Following Audi’s discussion of mental causation, my objection to New Atheism is that the democratic constitutional state is necessarily dependent on the assumption of the existence of mental causation. Conversely, a democratic constitutional state cannot be justified in purely positivistic terms. For my argumentation, I would like to refer to two constitutive factors from the practice of democratic life: one being the principle of public justification (1), as mentioned in point 1 in Section 2.3, and the other being the attribution of responsibility (2), accompanied by the option of legally regulated sanctions.

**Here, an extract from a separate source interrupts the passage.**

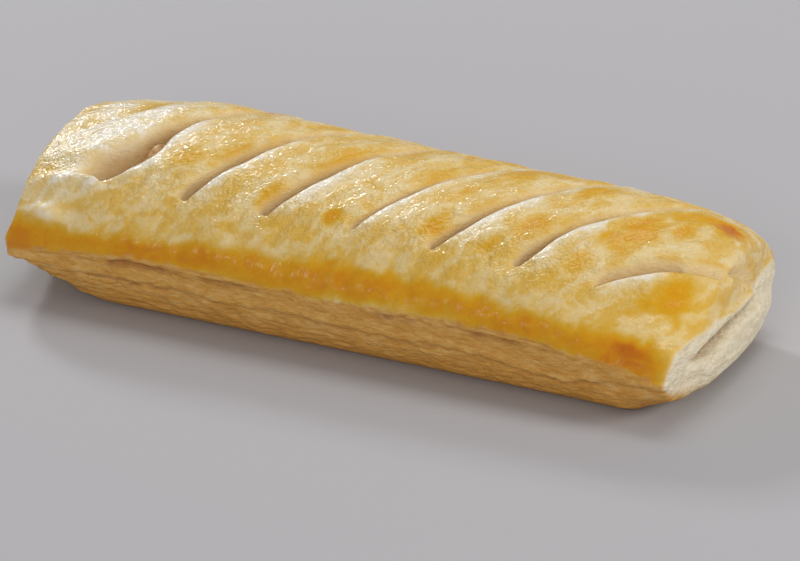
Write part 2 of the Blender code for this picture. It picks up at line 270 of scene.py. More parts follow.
def last_slash(x, y):
    """Share of the last slash's length at x, and the distance across it, positive towards the front."""
    run_x, run_y = LAST_END[0] - LAST_START[0], LAST_END[1] - LAST_START[1]
    along = (x - LAST_START[0]) / run_x
    line_y = LAST_START[1] + run_y * along
    return along, (line_y - y) / math.hypot(1.0, run_y / run_x)


# ---- The top between the slashes ----

PETAL_RISE = 1.9                         # a petal swells by this between two slashes
PETAL_DIP = 0.62                         # share of that which is a dip at the slashes
PETAL_LAST = 5.38                        # beyond here the last petal stays up


def petals(x, y, z):
    """Swelling of the top: from each slash it rises quickly, then falls slowly to the next one."""
    _, number = slash_place(x, y)
    share = number - np.floor(number)
    wave = np.where(number < PETAL_LAST, np.sin(math.pi * share ** 0.72) ** 0.8, 1.0) - PETAL_DIP
    front = smooth_step(y, -25.0, -14.0)
    back = 1.0 - smooth_step(y, 9.0, 28.0)
    left_end = smooth_step(x, -CORNER_X, -CORNER_X + 14.0)
    right_end = 1.0 - smooth_step(x, CORNER_X - 11.0, CORNER_X)
    upper = smooth_step(z, SEAM_Z, SEAM_Z + 8.0)
    return PETAL_RISE * wave * front * back * left_end * right_end * upper


def lumps(x, y, z):
    """Baked unevenness: soft swellings, and smaller ones drawn out along the slashes."""
    start = x - 0.66 * y
    broad = 0.45 * dough_noise(x, y, z, (15.0, 9.0, 9.0), 1)
    middle = 0.30 * dough_noise(start, y, z, (3.6, 7.0, 5.0), 2)
    small = 0.15 * dough_noise(start, y, z, (1.5, 3.0, 2.2), 3)
    return broad, middle + small


TUCK_START, TUCK_END = (-60.5, -20.8), (-79.0, -22.8)    # a ridge from the first slash to the left end
TUCK_HEIGHT, TUCK_WIDTH = 1.5, 2.0
TUCK_DIP, TUCK_DIP_BEHIND, TUCK_DIP_WIDTH = 0.6, 4.6, 2.4
BLISTER_X, BLISTER_Z = -71.5, 20.6       # a blister above the front left corner
BLISTER_LENGTH, BLISTER_WIDTH, BLISTER_HEIGHT = 4.4, 1.9, 1.5


def tuck(x, y):
    """Rise of the ridge where the dough is tucked in left of the first slash, with a dip behind it."""
    share = np.clip((x - TUCK_START[0]) / (TUCK_END[0] - TUCK_START[0]), 0.0, 1.0)
    behind = y - (TUCK_START[1] + (TUCK_END[1] - TUCK_START[1]) * share)
    strength = smooth_step(-x, -TUCK_START[0] - 2.0, -TUCK_START[0] + 3.0) * (1.0 - 0.6 * share)
    ridge = TUCK_HEIGHT * bump(behind, 0.0, TUCK_WIDTH)
    return strength * (ridge - TUCK_DIP * bump(behind, TUCK_DIP_BEHIND, TUCK_DIP_WIDTH))


FLAKE_START, FLAKE_END = (64.5, 4.5), (75.0, 10.5)       # the edge of a flake near the right end
FLAKE_HEIGHT, FLAKE_WIDTH = 0.4, 0.6


def flake(x, y):
    """Rise of the flake's edge: a thin ridge along a line, fading at both ends of it."""
    run_x, run_y = FLAKE_END[0] - FLAKE_START[0], FLAKE_END[1] - FLAKE_START[1]
    along = ((x - FLAKE_START[0]) * run_x + (y - FLAKE_START[1]) * run_y) / (run_x ** 2 + run_y ** 2)
    across = ((x - FLAKE_START[0]) * run_y - (y - FLAKE_START[1]) * run_x) / math.hypot(run_x, run_y)
    across = across + 0.5 * dough_noise(x, y, 0.0, 2.5, 30)
    fade = smooth_step(along, -0.1, 0.15) * (1.0 - smooth_step(along, 0.85, 1.1))
    return FLAKE_HEIGHT * bump(across, 0.0, FLAKE_WIDTH) * fade


def blister(x, z):
    """Swelling of the blister above the front left corner."""
    return BLISTER_HEIGHT * bump(x, BLISTER_X, BLISTER_LENGTH) * bump(z, BLISTER_Z, BLISTER_WIDTH)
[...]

These two principles, I argue, are dependent on the premise of a freedom of will, which may be conditional and limited, but is nevertheless existent.
(1) The principle of public justification postulates that citizens must be cognitively capable of transforming their political demands in the light of the potentially justified claims of their fellow citizens, as well as acting according to these good reasons given by others (cf. Elster 1992, 111f.). If, however, one was to assume that political preferences and the resulting actions were merely the product of biochemical causal mechanisms, then neither the deliberation of good reasons nor the claim to act according to them would make sense (cf. Frankfurt 1969). This applies because the search for legitimate justifications for a certain policy or polity, which may also lead the individual to refrain from egocentric claims, depends on the ability to act against inner resistance in the light of better reasons (cf. Kaiser 2004).27
(2) Closely linked to the assumption of the attribution of free will as a necessary condition for deliberation and rational action is the possibility to attribute responsibility, which becomes democratically relevant in at least two ways. On the one hand, it is significant to be able to hold political actors such as members of parliament, but also citizens in the political sphere, accountable for their decisions. On the other hand, it is important to sanction misconduct. Regardless of whether one refers to the principle of retribution, of prevention, or a synthesis of both for the justification of sanctions (cf. Hart 1968b, p. 26), many authors in philosophy (of law) (cf. Hart 1968a; Günther 2000, p. 478; Apel 2002, p. 16; List 2014) take the position that a sanction can only be legitimate if the person acting has a specific responsibility for their actions that goes beyond a mere deterministic “neuronal programming” (Merkel 2008, p. 104, trans. M.R.). Only if conduct can be identified as an action—even if only a negligent action—does an attribution of responsibility and guilt appear to be convincing and justified (Habermas 2002, p. 100; 2008a, p. 141; 2019b, pp. 298–319; Buchheim 2004, p. 164; Zunke 2008, pp. 181–89).
However, actions in this sense cannot exist in the context of an ontologically positivistic worldview since here all human behaviour ultimately supervenes on biochemically determined mechanisms. Accordingly, what people do can only be described as an effect or a reaction to a certain stimulus, but not as an action. Therefore, it marks a normatively significant difference “whether one sees one’s counterpart as a determined bio-machine or—at least in principle—as a freely acting subject” (Müller and Schmidt 2015, p. 11, trans. M.R.).28
(∑) This consideration of the principles of public justification, responsibility, and free will can be illuminated in the light of the wide reflective equilibrium as a critique of the congruence between New Atheism and democratic values as follows: if the principle of public justification and the attribution of responsibility are assumed to be constitutive elements of democratic practices, the existence of free will and therefore of mental causation has to be assumed as well. The assumption of mental causation, in turn, is, as Audi shows, incompatible with ontological positivism. As New Atheism’s conception of politics is based on an ontologically positivistic worldview, it contradicts the values implicit in everyday democratic practice.
Michael Sandel (2007, p. 25) sums up this position well: “One aspect of our humanity […] is our capacity to act freely, for ourselves, by our own efforts, and to consider ourselves responsible—worth of praise or blame—for the things we do and for the way we are”.
To put it briefly, either the logical defence of a democratic organisation of society would require the abandonment of ontological positivism, or the upholding of ontological positivism would require the abandonment of those premises that are constitutive for democracy.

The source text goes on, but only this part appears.